Learning cumulative Q is essential: ORS-r performed worst, indicating that passing the dense reward to a TD-critic for accumulation (stitching trajectories) is the critical factor.
\(\kappa\) is task-dependent: Lower \(\kappa\) (e.g., 0.6) is better for locomotion tasks (rich dense signals), while the optimal \(\kappa\) increases with complexity in manipulation tasks.

Highlights & Insights¶

"World models contain geometry that can be extracted as rewards" is a compelling perspective: Strictly linking generative occupancy measures with optimal transport/shortest-path geometry (Prop. 1) upgrades reward shaping from "local-to-global stitching" to "one-step global signaling," avoiding cumulative errors in graph methods.
Reasoned choice of Flow Matching: Flow matching was selected not for its popularity, but because its velocity field MSE conveniently upper-bounds \(W_2^2\) (Prop. 2), enabling instantaneous reward calculation without multi-step ODEs.
Practical theoretical guarantees: Theorem 1 proves that dense rewards do not destroy the optimal policy, making ORS a "plug-and-play" module for any TD-critic offline GCRL algorithm, which is highly engineering-friendly.
Transferable logic: The principle of using "optimal transport distance from future distributions to goals" as a dense progress signal can theoretically be transferred to any sparse-reward long-horizon task where occupancy measures/world models can be learned (e.g., exploration rewards, subgoal scoring).

Limitations & Future Work¶

Acknowledged Limitations: Reward shaping is inherently sample-based. In highly combinatorial tasks with extremely few successful paths (e.g., large multi-step puzzles), the Wasserstein distance from nearly all states to the goal remains large, weakening the ORS signal.
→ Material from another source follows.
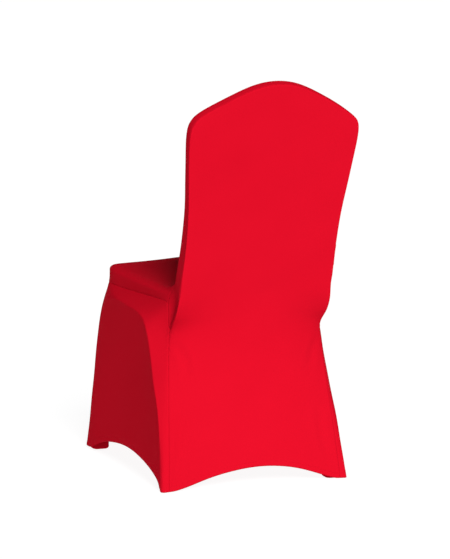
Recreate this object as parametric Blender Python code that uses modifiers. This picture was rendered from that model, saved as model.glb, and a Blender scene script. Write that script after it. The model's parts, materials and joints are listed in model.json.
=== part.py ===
# Stretch cover for a stacking banquet chair with a crowned back.
#
# The cover is one skin of thin stretched cloth, cut and sewn from six panels, with a small
# pocket under each foot. Metres, +Z up. The backrest is at +Y, the seat's front edge at -Y,
# and the sitter's left is +X. The finished part stands with the middle of its box at x = y = 0
# and the foot pockets' soles at z = 0.
#
# A coarse cage of the whole skin is lofted between the section tables below, smoothed,
# thickened as one skin, and then divided into its panels along the seams.

import bmesh
import bpy
import math
import numpy as np

# Cloth.
CLOTH_THICKNESS = 0.0020
SEAM_GAP = 0.00034          # open width of each seam between two panels
SMOOTHING_LEVELS = 1
MERGE_DISTANCE = 0.00005    # cage points closer than this are one point
FOLD_SHARPNESS = 0.5        # how crisp the fold along the side web's edge stays
SEAT_SEAM_SHARPNESS = 0.6   # the same for the seat's side seams
SHARPEST_MITRE = 0.4        # least cosine that a seam corner's mitre is worked out with
CLOTH_COLOUR = (0.75, 0.004, 0.02)
CLOTH_ROUGHNESS = 0.45

# Backrest: its rear face is a plane that leans to the rear.
REST_LEAN = 0.300           # rise of y for each metre of height
REST_Y = 0.2518             # the plane's y at REST_Z
REST_Z = 0.450

# Columns of every panel that meets the centre line: fractions of the half width.
COLUMNS = (0.0, 0.27, 0.54, 0.79, 0.95, 1.0)

# Back panel, one row for each section from the hem up to the shoulder corner.
# seam_x, seam_y, seam_z: a point of the side seam. mid_z: height of the centre line there.
# A seam_y of None lies on the backrest's plane.
BACK_ROWS = (
    # seam_x, seam_y, seam_z, mid_z
    (0.2140, 0.2520, 0.0020, 0.0455),
    (0.2120, 0.2460, 0.0450, 0.0850),
    (0.2080, 0.2330, 0.1100, 0.1450),
    (0.2040, 0.2190, 0.1800, 0.2100),
    (0.1990, 0.2040, 0.2500, 0.2720),
    (0.1950, 0.1900, 0.3100, 0.3250),
    (0.1900, 0.1830, 0.3680, 0.3720),
    (0.1945, 0.2280, 0.3960, 0.4030),
    (0.1945, 0.2480, 0.4280, 0.4330),
    (0.1930, 0.2513, 0.4480, 0.4500),
    (0.1915, None, 0.4650, 0.4680),
    (0.1905, None, 0.5300, 0.5350),
    (0.1905, None, 0.6100, 0.6300),
    (0.1970, None, 0.7000, 0.7400),
    (0.2070, None, 0.7900, 0.8500),
    (0.2080, None, 0.8450, 0.9395),
    (0.1990, None, 0.8615, 0.9500),
)
HEM_MID_Y = 0.2480          # the rear hem at the centre line
LOWEST_REST_ROW = 9         # from here up the cloth lies on the backrest
RELAX_ROUNDS = 400          # rounds that settle the free cloth below it
JUNCTION_ROW = 6            # where back, inside back and side panels meet
VALLEY_ROW = 10             # level of the fold between seat and backrest

# Crown, one row for each column: half width, and the seam's height on the sitter's left
# and right.
CROWN = (
    (0.0000, 0.9500, 0.9500),
    (0.0545, 0.9425, 0.9415),
    (0.1110, 0.9170, 0.9140),
    (0.1640, 0.8910, 0.8840),
    (0.1900, 0.8745, 0.8660),
    (0.1990, 0.8615, 0.8615),
)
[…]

The authors suggest learning occupancy measures over "filtered useful future states" and layering local rewards to capture short-range dependencies.
Observed Potential Limitations: The method relies on strong theoretical assumptions (shortest-path hierarchy under deterministic dynamics, goal reachability, data coverage). While it performs well on stochastic Tokamak tasks, the strictness of geometric monotonicity under stochasticity is not fully discussed.
Three-stage Pipeline: The serial training (Occupancy Model → Reward → Policy) introduces additional training overhead and hyperparameters (e.g., task-specific \(\kappa\)). The possibility of end-to-end joint training is unexplored.

vs Go-Fresh (Mezghani et al., 2023): Go-Fresh uses local temporal distance classifiers + graph shortest-path search to stitch together global rewards; ORS uses a single reward function to directly encode global long-range information. ORS avoids "local-to-global" cumulative errors, showing significant advantages in complex/stochastic tasks.
vs PBRS (Ng et al., 1999): Classic potential-based reward shaping guarantees preserving the optimal policy but requires manual/heuristic potential functions; ORS automatically extracts rewards from occupancy measures with the same optimal policy guarantee (Theorem 1).
vs Hierarchical RL (HIQL) / n-step (GCIQL-OTA): These methods shorten effective horizons via subgoals or n-step returns; ORS improves credit assignment via reward shaping and is complementary to these approaches, outperforming them with a simple non-hierarchical policy (44.2 vs 20.0 / 23.2).
vs SMORE (Occupancy Matching / Dual RL): Also uses occupancy measures but follows dual RL for unnormalized density; ORS follows optimal transport + flow matching velocity fields. SMORE's near-failure (2.8) highlights the importance of the extraction methodology.

Rating¶

Novelty: ⭐⭐⭐⭐⭐ Synthesizes generative occupancy measures, optimal transport geometry, and reward shaping with rigorous theory; highly novel and self-consistent.
Experimental Thoroughness: ⭐⭐⭐⭐⭐ 13 long-horizon tasks + 3 real Tokamak tasks, 8 seeds with CI, and comprehensive ablations.
Writing Quality: ⭐⭐⭐⭐ Uses \(\delta_V\) to quantify the pain point; clear theoretical layout, though dense with appendix-heavy proofs.
Value: ⭐⭐⭐⭐⭐ Plug-and-play, provably policy-preserving, and validated on real nuclear fusion control; high practical value.